Однако парадокс Обамы интересен тем, что открывает определенные перспективы для реформистских инициатив в Латинской Америке. Эти инициативы могут вызвать понимание в Вашингтоне. По крайней мере - у части администрации США.

Однако где сами эти инициативы? Латиноамериканские левые правительства могут заявить о своей стратегии преодоления кризиса, у них есть шанс использовать нынешний кризис для того, чтобы добиться глубоких структурных перемен в своих странах.

Только воспользуются ли они этим шансом?

ТЕНЬ ОТЦА-СТАЛИНА



Товарищ Сталин, как известно, был Отцом Народов, Вождем и Учителем, величайшим полководцем, гениальным теоретиком и лучшим другом советских физкультурников. С некоторых пор мы знаем, что был он и выдающимся менеджером. Подобный взгляд на лидера СССР эпохи войны и индустриализации становится тем более распространенным, чем больше в современном отечестве обнаруживается дефицит кадров, пригодных решить хоть какие-нибудь серьезные задачи управления. А Сталин и его наркомы эти задачи решали. Тут не поспоришь.

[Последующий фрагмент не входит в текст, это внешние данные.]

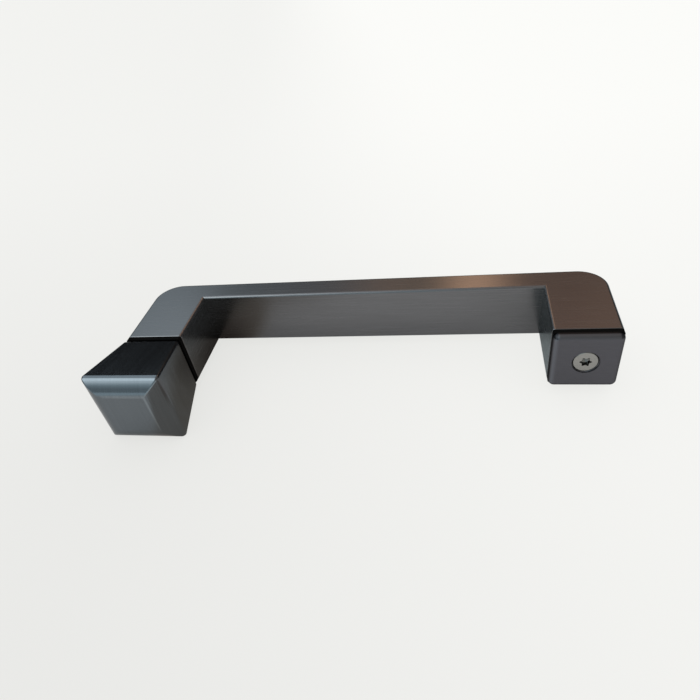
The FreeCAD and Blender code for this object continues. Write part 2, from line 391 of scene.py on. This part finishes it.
def turned_steel(name, colour, roughness, axis_x):
    """Plain steel with the fine rings that turning leaves round an axis along Y.

    Gives the material, its node tree, its shader and the distances from the axis and along it.
    """
    rings_per_metre = 9000
    rings_from, rings_to = 0.3, 0.7
    roughness_swing = 0.06
    material, tree, shader = new_finish(name, colour, metallic=1.0, roughness=roughness)
    place = tree.nodes.new("ShaderNodeTexCoord")
    centred = tree.nodes.new("ShaderNodeMapping")
    centred.inputs["Location"].default_value = (-axis_x, 0, 0)
    tree.links.new(place.outputs["Object"], centred.inputs["Vector"])
    split = tree.nodes.new("ShaderNodeSeparateXYZ")
    tree.links.new(centred.outputs["Vector"], split.inputs["Vector"])
    along = split.outputs["Y"]
    across = distance(tree, split.outputs["X"], split.outputs["Z"])
    rings = tree.nodes.new("ShaderNodeTexNoise")
    rings.noise_dimensions = "1D"
    rings.inputs["Scale"].default_value = rings_per_metre
    rings.inputs["Detail"].default_value = 2
    tree.links.new(calc(tree, "ADD", across, along), rings.inputs["W"])
    tree.links.new(fade(tree, rings.outputs["Fac"], rings_from, rings_to, roughness - roughness_swing,
                        roughness + roughness_swing), shader.inputs["Roughness"])
    low_relief(tree, shader, rings.outputs["Fac"], LINE_RELIEF)
    return material, tree, shader, across, along


STUD_STEEL = (0.5, 0.49, 0.47)
STUD_ROUGHNESS = 0.3
STUD_PITCH = 0.00125
stud_low, stud_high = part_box("knob_stud")
stud_axis = (stud_low.x + stud_high.x) / 2
stud_radius = (stud_high.x - stud_low.x) / 2

stud = threaded_rod("knob_stud_threaded", stud_axis, stud_low.y, stud_high.y, stud_radius, STUD_PITCH)
stud.data.materials.append(turned_steel("stud_steel", STUD_STEEL, STUD_ROUGHNESS, stud_axis)[0])
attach(stud, "root")
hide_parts("knob_stud")


# Gaskets
# Washers stamped from black vinyl sheet, one for each face of the glass at each fixing. They are
# pressed between the leg and the knob or the end plate.

VINYL = (0.002, 0.002, 0.002)
VINYL_DARKEST = (0.0012, 0.0012, 0.0012, 1)
VINYL_PALEST = (0.003, 0.003, 0.003, 1)
VINYL_ROUGHNESS = 0.7
VINYL_ROUGHNESS_SWING = 0.1
VINYL_SHINE = 0.03
VINYL_GRAIN_SIZE = 0.0004
VINYL_GRAIN_RELIEF = 0.00002

vinyl, vinyl_tree, vinyl_shader = new_finish("gasket_vinyl", VINYL, metallic=0.0,
                                             roughness=VINYL_ROUGHNESS)
vinyl_shader.inputs["Specular IOR Level"].default_value = VINYL_SHINE
vinyl_grain = fine_lines(vinyl_tree, [VINYL_GRAIN_SIZE] * 3, 4)
vinyl_tree.links.new(blend(vinyl_tree, vinyl_grain, VINYL_DARKEST, VINYL_PALEST),
                     vinyl_shader.inputs["Base Color"])
vinyl_tree.links.new(fade(vinyl_tree, vinyl_grain, 0.3, 0.7, VINYL_ROUGHNESS - VINYL_ROUGHNESS_SWING,
                          VINYL_ROUGHNESS + VINYL_ROUGHNESS_SWING), vinyl_shader.inputs["Roughness"])
low_relief(vinyl_tree, vinyl_shader, vinyl_grain, VINYL_GRAIN_RELIEF)
for gasket in ("knob_leg_gasket", "knob_gasket", "plate_leg_gasket", "plate_gasket"):
    dress(gasket, vinyl)


# End plate
# Square cap plate of the same metal, machined flat, with its front edge rounded over. It is satin
# rather than brushed, and a little darker than the body. Its screw holds it against the leg.

PLATE_GUNMETAL = (0.099, 0.098, 0.108)
PLATE_GUNMETAL_RUBBED = (0.1, 0.1, 0.105)
PLATE_GUNMETAL_AT_GRAZING = (0.45, 0.45, 0.45, 1)
# Colours of the painted highlight on the plate's left edge and the painted shade on its sides and corners.
PLATE_LEFT_EDGE_HIGHLIGHT = (0.14, 0.145, 0.162, 1)
PLATE_SIDE_SHADE = (0.02, 0.02, 0.022, 1)
PLATE_ROUGHNESS = 0.4
PLATE_LINE_LENGTH = 0.004
PLATE_LINE_RELIEF = 0.000001
PLATE_LEFT_EDGE = (0.0008, 0.0028)
PLATE_LEFT_SIDE = (0.0001, 0.0004)

plate_finish, plate_tree, plate_shader = new_finish("plate_gunmetal", PLATE_GUNMETAL, metallic=1.0,
                                                    roughness=PLATE_ROUGHNESS)
plate_shader.inputs["Specular Tint"].default_value = PLATE_GUNMETAL_AT_GRAZING
plate_shader.inputs["Anisotropic"].default_value = 0.3
plate_tree.links.new(ring_tangent(plate_tree, "X"), plate_shader.inputs["Tangent"])
plate_lines = fine_lines(plate_tree, (PLATE_LINE_LENGTH, LINE_WIDTH, LINE_WIDTH), LINE_DETAIL)
plate_facing = normal_part(plate_tree, "Y")
plate_edges = band(plate_tree, plate_facing, (0.05, 0.4), (0.7, 0.97))
brushed(plate_tree, plate_shader, plate_lines, PLATE_GUNMETAL, contrast=0.05, wear_and_highlight=PLATE_GUNMETAL_RUBBED,
        edge=plate_edges, roughness=PLATE_ROUGHNESS, relief=PLATE_LINE_RELIEF)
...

Дискуссия между патриотическими историками и их либеральными критиками все сильнее смещается в плоскость обсуждения вопросов политического менеджмента, вызывающими у спорщиков с обеих сторон куда больший энтузиазм, чем диалектика социального развития или трагические противоречия ушедшей революционной эпохи. Собственно, вопросы о социализме, революции, классовом противостоянии, бюрократическом вырождении Октября и прочие подобные темы полностью снимаются с повестки дня, заменяясь главной проблемой: являются или нет жертвы, принесенные советским обществом в 1930-е годы, необходимой и оправданной ценой, оплатившей модернизацию России.

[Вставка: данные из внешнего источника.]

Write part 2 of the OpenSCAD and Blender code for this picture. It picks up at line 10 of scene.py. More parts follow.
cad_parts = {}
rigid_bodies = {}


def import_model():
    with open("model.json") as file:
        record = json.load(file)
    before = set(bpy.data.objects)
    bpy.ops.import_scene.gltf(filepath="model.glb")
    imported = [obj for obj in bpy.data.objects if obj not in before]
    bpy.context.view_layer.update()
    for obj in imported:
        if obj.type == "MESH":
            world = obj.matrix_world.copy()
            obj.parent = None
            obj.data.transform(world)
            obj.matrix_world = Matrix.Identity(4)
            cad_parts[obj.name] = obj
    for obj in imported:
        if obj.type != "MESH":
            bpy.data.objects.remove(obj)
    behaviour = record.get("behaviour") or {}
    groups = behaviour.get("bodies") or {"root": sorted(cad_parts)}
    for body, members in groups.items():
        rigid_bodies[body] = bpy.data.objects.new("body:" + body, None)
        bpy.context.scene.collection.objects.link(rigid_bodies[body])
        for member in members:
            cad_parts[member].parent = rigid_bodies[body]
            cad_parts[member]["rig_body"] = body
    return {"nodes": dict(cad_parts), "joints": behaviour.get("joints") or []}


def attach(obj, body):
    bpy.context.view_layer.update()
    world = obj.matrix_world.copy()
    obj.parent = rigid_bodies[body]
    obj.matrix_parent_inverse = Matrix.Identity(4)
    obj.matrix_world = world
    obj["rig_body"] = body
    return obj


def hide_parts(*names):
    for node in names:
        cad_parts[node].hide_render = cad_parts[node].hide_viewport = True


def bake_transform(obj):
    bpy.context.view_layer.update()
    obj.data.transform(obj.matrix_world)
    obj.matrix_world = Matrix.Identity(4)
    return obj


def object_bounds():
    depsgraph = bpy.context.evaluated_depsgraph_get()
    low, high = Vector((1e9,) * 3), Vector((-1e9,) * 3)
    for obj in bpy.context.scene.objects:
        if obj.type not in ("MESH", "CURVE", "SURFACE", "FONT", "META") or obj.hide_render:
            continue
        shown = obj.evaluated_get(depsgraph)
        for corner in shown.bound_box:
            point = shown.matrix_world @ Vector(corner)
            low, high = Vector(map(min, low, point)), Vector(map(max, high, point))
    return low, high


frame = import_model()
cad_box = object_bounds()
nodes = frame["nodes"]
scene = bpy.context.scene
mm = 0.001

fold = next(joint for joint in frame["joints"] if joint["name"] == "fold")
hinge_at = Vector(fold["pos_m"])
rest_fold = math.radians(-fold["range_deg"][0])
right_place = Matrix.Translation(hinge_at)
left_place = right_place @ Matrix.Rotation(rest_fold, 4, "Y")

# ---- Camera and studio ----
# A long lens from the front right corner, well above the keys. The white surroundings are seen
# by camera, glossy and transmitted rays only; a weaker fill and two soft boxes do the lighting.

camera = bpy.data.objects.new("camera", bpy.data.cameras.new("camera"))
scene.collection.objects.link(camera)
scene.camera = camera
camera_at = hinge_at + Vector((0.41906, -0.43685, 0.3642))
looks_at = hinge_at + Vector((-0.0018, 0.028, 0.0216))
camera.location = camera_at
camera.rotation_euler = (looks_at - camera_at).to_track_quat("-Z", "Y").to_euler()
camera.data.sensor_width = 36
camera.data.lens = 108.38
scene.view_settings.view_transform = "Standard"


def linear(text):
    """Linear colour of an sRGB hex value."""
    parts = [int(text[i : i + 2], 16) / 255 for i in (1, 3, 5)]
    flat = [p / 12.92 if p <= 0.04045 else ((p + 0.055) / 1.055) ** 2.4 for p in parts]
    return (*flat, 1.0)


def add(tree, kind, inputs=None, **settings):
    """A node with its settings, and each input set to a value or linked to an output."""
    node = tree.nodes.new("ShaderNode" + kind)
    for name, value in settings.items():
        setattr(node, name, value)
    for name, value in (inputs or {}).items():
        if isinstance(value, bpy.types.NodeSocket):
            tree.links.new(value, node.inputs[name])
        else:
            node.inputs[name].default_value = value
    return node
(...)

Типичным показателем подобных споров является судебный процесс между издательством «Просвещение» и газетой «Ведомости». Рецензенты газеты уличили автора школьного учебника по русской истории А.А. Данилова в том, что он счел террор 1937 года «эффективным механизмом кадровой селекции», а издательство заявляет, что подобных слов (выделенных газетой в кавычках, как положено цитате) вучебнике не было. В общем, если убрать за скобки формальный спор о словах, противостояние сторон оборачивается разногласиями по поводу того, был ли Сталин эффективным менеджером.

Разумеется, позиция рецензентов газеты «Ведомости», как и многих других либеральных авторов, пишущих на подобную тему, аргументирована вполне основательными ссылками на масштабы репрессий, перечнем жертв и испытаний, которые должна была вынести наша страна в процессе модернизации. Упрекнув Данилова в желании «рассуждать по-бухгалтерски, сравнивая доходы (результаты) и расходы», авторы тут же с готовностью предлагают воспользоваться «той же логикой» и начинают доказывать: нет, не была сталинская система эффективной. Слишком высоки были издержки.

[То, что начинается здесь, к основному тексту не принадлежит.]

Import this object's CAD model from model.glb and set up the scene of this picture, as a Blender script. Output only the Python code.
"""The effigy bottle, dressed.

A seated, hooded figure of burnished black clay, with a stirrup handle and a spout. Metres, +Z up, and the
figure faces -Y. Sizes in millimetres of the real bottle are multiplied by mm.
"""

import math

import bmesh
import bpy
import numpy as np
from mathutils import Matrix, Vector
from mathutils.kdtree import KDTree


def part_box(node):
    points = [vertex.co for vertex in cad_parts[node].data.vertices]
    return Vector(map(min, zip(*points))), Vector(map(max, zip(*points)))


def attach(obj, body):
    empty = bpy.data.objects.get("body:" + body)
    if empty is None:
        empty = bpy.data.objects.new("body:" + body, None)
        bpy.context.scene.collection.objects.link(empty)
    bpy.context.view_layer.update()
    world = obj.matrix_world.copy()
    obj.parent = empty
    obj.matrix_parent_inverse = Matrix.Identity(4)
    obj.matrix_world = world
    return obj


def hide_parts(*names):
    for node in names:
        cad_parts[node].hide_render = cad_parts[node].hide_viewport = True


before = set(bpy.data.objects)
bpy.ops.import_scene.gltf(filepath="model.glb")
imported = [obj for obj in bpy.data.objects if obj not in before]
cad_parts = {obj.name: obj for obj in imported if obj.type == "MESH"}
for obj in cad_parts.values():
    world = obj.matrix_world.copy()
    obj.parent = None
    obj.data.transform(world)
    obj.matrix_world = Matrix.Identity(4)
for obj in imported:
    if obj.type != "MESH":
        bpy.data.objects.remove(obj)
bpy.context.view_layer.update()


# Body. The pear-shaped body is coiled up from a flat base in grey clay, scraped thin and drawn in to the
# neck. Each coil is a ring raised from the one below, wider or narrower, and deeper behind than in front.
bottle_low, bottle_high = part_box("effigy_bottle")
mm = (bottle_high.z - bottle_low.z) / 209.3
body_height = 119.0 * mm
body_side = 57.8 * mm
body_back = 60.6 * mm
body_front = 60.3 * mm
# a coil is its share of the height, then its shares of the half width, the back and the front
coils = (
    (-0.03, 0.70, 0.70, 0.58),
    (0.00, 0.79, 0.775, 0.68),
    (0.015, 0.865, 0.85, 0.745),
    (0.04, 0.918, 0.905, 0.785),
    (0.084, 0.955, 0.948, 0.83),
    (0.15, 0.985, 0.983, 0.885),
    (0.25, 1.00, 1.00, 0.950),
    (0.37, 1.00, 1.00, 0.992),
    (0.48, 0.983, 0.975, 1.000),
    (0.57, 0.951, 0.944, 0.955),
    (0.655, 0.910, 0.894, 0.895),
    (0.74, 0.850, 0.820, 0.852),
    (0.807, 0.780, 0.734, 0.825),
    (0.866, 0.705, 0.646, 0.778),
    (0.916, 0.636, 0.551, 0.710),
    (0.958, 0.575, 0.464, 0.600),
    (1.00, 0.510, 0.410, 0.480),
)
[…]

Если бы критика Сталина основывалась на гуманистическом неприятии насилия (любого насилия) и человеческих страданий, то спорить было бы не о чем. Однако сами же либеральные идеологи решительно отвергают подобный подход, как только речь заходит о критике капитализма. И просто поднимают на смех любого левого автора, который ставит под вопрос достижения генерала Пиночета или макроэкономическую стабилизацию в тропической Африке, апеллируя к жертвам и мучениям, которым были подвергнуты люди в процессе «успешных реформ». Или рассказы о голоде в Африке, о нищете в бурно развивающейся Бразилии. При чем здесь это? Кому интересны все эти нищие и голодные? В числе «эффективных менеджеров» мы находим и индонезийского диктатора Сухарто, и латиноамериканских авторитарных правителей, и тех, кто в Москве палил из пушек по зданию парламента, и многих других столь же гуманных деятелей. Почему же в таком случае в этом ряду эффективных менеджеров не стоять и товарищу Сталину? Ведь с точки зрения формальных критериев успеха он был не только эффективен, а суперэффективен. Индустриализацию осуществил, неграмотность ликвидировал, войну выиграл, передовую науку создал. Правда, много людей по дороге погибло, несомненно. А еще больше попали в лагеря или голодали. Так ведь с точки зрения менеджмента это само по себе не проблема, как мы уже поняли. А в качестве сильного управленца Сталин понимал, что человеческий материал стоит недорого, к тому же быстро восстанавливается. Раз он менее дефицитен, то его и беречь надо меньше. Нормальная управленческая логика.

В оценке исторического «быдла» либеральная публицистика настолько безжалостна, что, пожалуй, Сталин - по ее критериям - был даже чрезмерно осторожен с человеческим «расходным материалом». Проблемы начинаются, когда речь заходит об избранных, о «настоящей интеллигенции», «лучших людях нации» и прочих незаменимых гражданах, которые, увы, тоже попадали в топку репрессий. Это ведь неправильно с точки зрения эффективности. Крестьянских детей бабы взамен потерянных новых нарожают. А академиков, писателей, генералов - их же выращивать надо, учить. Они дороже, ими нельзя так разбрасываться. Да, приходится признать: были ошибки. Например, с академиком Вавиловым. Так ведь масштаб работы был какой! При таком размахе издержки неизбежны.

Но, с другой стороны, большую часть ценных кадров сохранили. Научные школы создали в «шарашках». Под присмотром людей в погонах работали, в зарешеченных помещениях, зато на посторонние вещи не отвлекались. Не было бы «шарашек», не было бы и спутника 1957 года, и полета Гагарина в космос. И много еще чего не было.